**SUPPLIED MATERIAL**
========================================================================

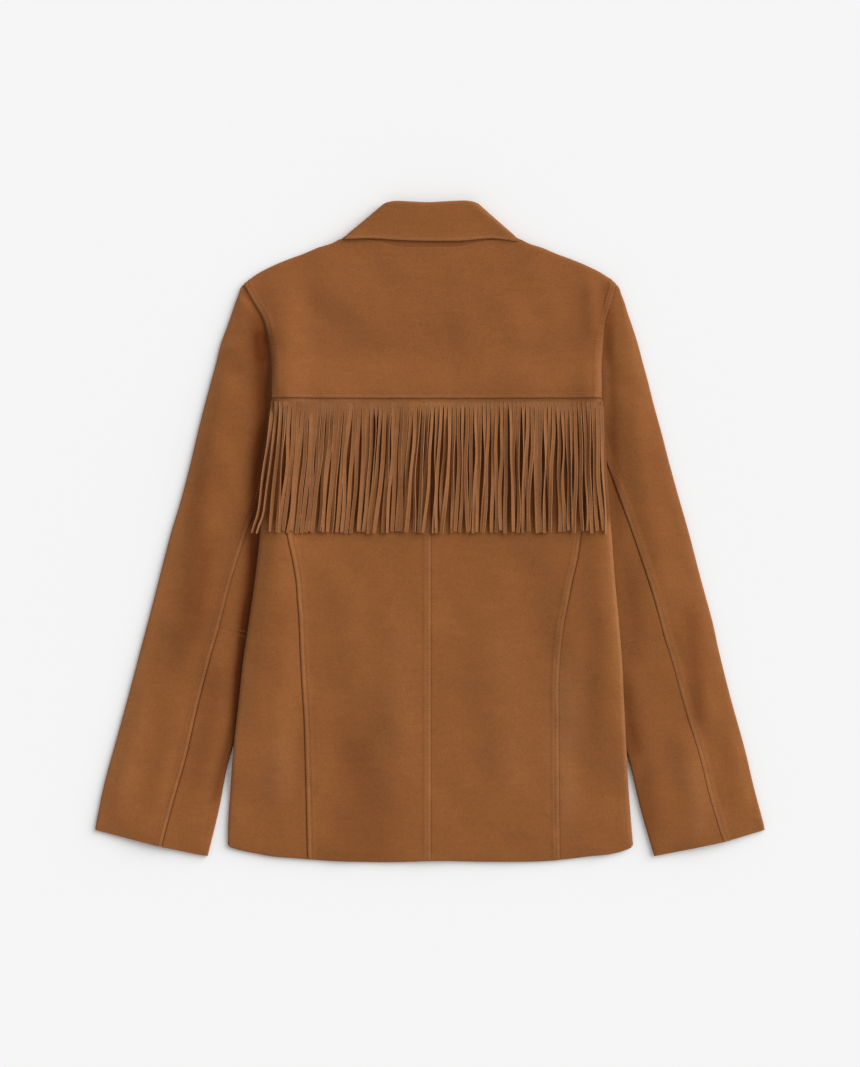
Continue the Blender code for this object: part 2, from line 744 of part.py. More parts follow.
def make_fringe(collection):
    """A strip of suede cut into strands, its upper edge under the yoke."""
    pitch = (FRINGE_RIGHT - FRINGE_LEFT) / STRANDS
    spare = TIP_RIGHT - TIP_LEFT - STRAND_WIDTH - sum(LOCK_GAPS.values())
    tip_pitch = spare / (STRANDS - 1)
    mesh_data = bmesh.new()

    def corner(x, y):
        return mesh_data.verts.new(np.array([x, y, float(fringe_height(x, y))]) * MM)

    previous = None
    shift = 0.0
    for k in range(STRANDS):
        root = FRINGE_LEFT + pitch * k + (pitch - STRAND_WIDTH) / 2
        tip = TIP_LEFT + tip_pitch * k + shift
        shift += LOCK_GAPS.get(k, 0.0)
        root_y = ROOT_Y + ROOT_SPREAD * math.sin(k * ROOT_TURN)
        tip_y = TIP_Y + TIP_SPREAD * math.sin(k * TIP_TURN + TIP_START)
        top_y = YOKE_EDGE + FRINGE_LAP
        row = [corner(root, top_y), corner(root + STRAND_WIDTH, top_y)]
        below = [corner(root, root_y), corner(root + STRAND_WIDTH, root_y)]
        mesh_data.faces.new([below[0], below[1], row[1], row[0]])
        if previous:
            mesh_data.faces.new([previous[1], below[0], row[0], previous[0]])
        previous = (row[1], below[1])
        upper = below
        for bend in range(1, STRAND_BENDS + 1):
            share = bend / STRAND_BENDS
            x = root + (tip - root) * share**STRAND_LEAN
            y = root_y + (tip_y - root_y) * share
            lower = [corner(x, y), corner(x + STRAND_WIDTH, y)]
            mesh_data.faces.new([lower[0], lower[1], upper[1], upper[0]])
            upper = lower
    thicken("fringe", mesh_data, [], STRAND_THICK, collection, 1.08)


def clear_scene():
    for thing in list(bpy.data.objects):
        bpy.data.objects.remove(thing)


def main():
    clear_scene()
    jacket = bpy.data.collections.new("fringed_jacket")
    bpy.context.scene.collection.children.link(jacket)
    make_back(jacket)
    make_fringe(jacket)
    make_fronts(jacket)
    for side in SLEEVES:
        make_sleeve(side, jacket)
    make_collar(jacket)


main()
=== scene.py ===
# %% [markdown]
# # A fringed suede jacket, laid flat
#
# This lesson dresses a finished solid model of a suede jacket that lies on a table with
# its back up. The solids give every size and place. Here each one gets its real look:
# thin suede with seams, welts, soft folds, thread and a fringe of cut strands.
#
# Lengths are in millimetres until a mesh is made. +X is to the right as the back is
# seen, +Y is towards the neck and +Z is up from the table.

# %% Load the solid model
import math
from collections import namedtuple

import bpy
import numpy as np
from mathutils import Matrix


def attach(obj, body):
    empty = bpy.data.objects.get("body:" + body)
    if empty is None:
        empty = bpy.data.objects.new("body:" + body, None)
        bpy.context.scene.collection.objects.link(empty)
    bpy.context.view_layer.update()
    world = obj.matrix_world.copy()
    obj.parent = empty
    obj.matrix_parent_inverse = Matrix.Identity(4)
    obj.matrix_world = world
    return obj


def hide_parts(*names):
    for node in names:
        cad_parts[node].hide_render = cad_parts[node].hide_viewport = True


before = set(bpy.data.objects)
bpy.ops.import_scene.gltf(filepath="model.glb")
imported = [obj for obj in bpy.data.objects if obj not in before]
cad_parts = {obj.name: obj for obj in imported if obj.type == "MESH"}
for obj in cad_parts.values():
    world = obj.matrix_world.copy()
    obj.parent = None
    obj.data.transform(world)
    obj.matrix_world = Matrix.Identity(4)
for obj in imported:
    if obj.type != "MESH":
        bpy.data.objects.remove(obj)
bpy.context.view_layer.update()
MM = 0.001
root = "root"
print("solids:", sorted(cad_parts))

# %% [markdown]
# ## The table, the light and the camera
#
# A jacket is best seen flat from straight above. The camera stands more than two and a
# half metres up, as a longer lens keeps the seams at the edges from leaning outwards.
# Soft leather shows its folds only when some light comes from the side, so a wide, low
# lamp at the upper right does the modelling and a white room fills the shadows.

# %% Camera straight above
IMAGE_WIDTH, IMAGE_HEIGHT = 860, 1067
PIXEL = 1.06  # millimetres on the table
LENS, SENSOR = 85.0, 36.0
VIEW_CENTRE_Y = -1.6
SUBJECT_LEVEL = 8.0

scene = bpy.context.scene
camera_data = bpy.data.cameras.new("overhead")
camera_data.lens = LENS
camera_data.sensor_fit = "VERTICAL"
camera_data.sensor_height = SENSOR
camera_data.sensor_width = SENSOR * IMAGE_WIDTH / IMAGE_HEIGHT
camera = bpy.data.objects.new("overhead", camera_data)
view_distance = IMAGE_HEIGHT * PIXEL * LENS / SENSOR
camera.location = (0, VIEW_CENTRE_Y * MM, (view_distance + SUBJECT_LEVEL) * MM)
scene.collection.objects.link(camera)
scene.camera = camera
print(f"camera {camera.location.z:.2f} m above the table")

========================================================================

**BRIEF**
Extract from the listing above the lines between the line containing "make_back(jacket)" and the line containing "bpy.data.objects.remove(obj)", keeping both of those lines. Output nothing else.

**SOLUTION FOR THIS EXERCISE**
    make_back(jacket)
    make_fringe(jacket)
    make_fronts(jacket)
    for side in SLEEVES:
        make_sleeve(side, jacket)
    make_collar(jacket)


main()
=== scene.py ===
# %% [markdown]
# # A fringed suede jacket, laid flat
#
# This lesson dresses a finished solid model of a suede jacket that lies on a table with
# its back up. The solids give every size and place. Here each one gets its real look:
# thin suede with seams, welts, soft folds, thread and a fringe of cut strands.
#
# Lengths are in millimetres until a mesh is made. +X is to the right as the back is
# seen, +Y is towards the neck and +Z is up from the table.

# %% Load the solid model
import math
from collections import namedtuple

import bpy
import numpy as np
from mathutils import Matrix


def attach(obj, body):
    empty = bpy.data.objects.get("body:" + body)
    if empty is None:
        empty = bpy.data.objects.new("body:" + body, None)
        bpy.context.scene.collection.objects.link(empty)
    bpy.context.view_layer.update()
    world = obj.matrix_world.copy()
    obj.parent = empty
    obj.matrix_parent_inverse = Matrix.Identity(4)
    obj.matrix_world = world
    return obj


def hide_parts(*names):
    for node in names:
        cad_parts[node].hide_render = cad_parts[node].hide_viewport = True


before = set(bpy.data.objects)
bpy.ops.import_scene.gltf(filepath="model.glb")
imported = [obj for obj in bpy.data.objects if obj not in before]
cad_parts = {obj.name: obj for obj in imported if obj.type == "MESH"}
for obj in cad_parts.values():
    world = obj.matrix_world.copy()
    obj.parent = None
    obj.data.transform(world)
    obj.matrix_world = Matrix.Identity(4)
for obj in imported:
    if obj.type != "MESH":
        bpy.data.objects.remove(obj)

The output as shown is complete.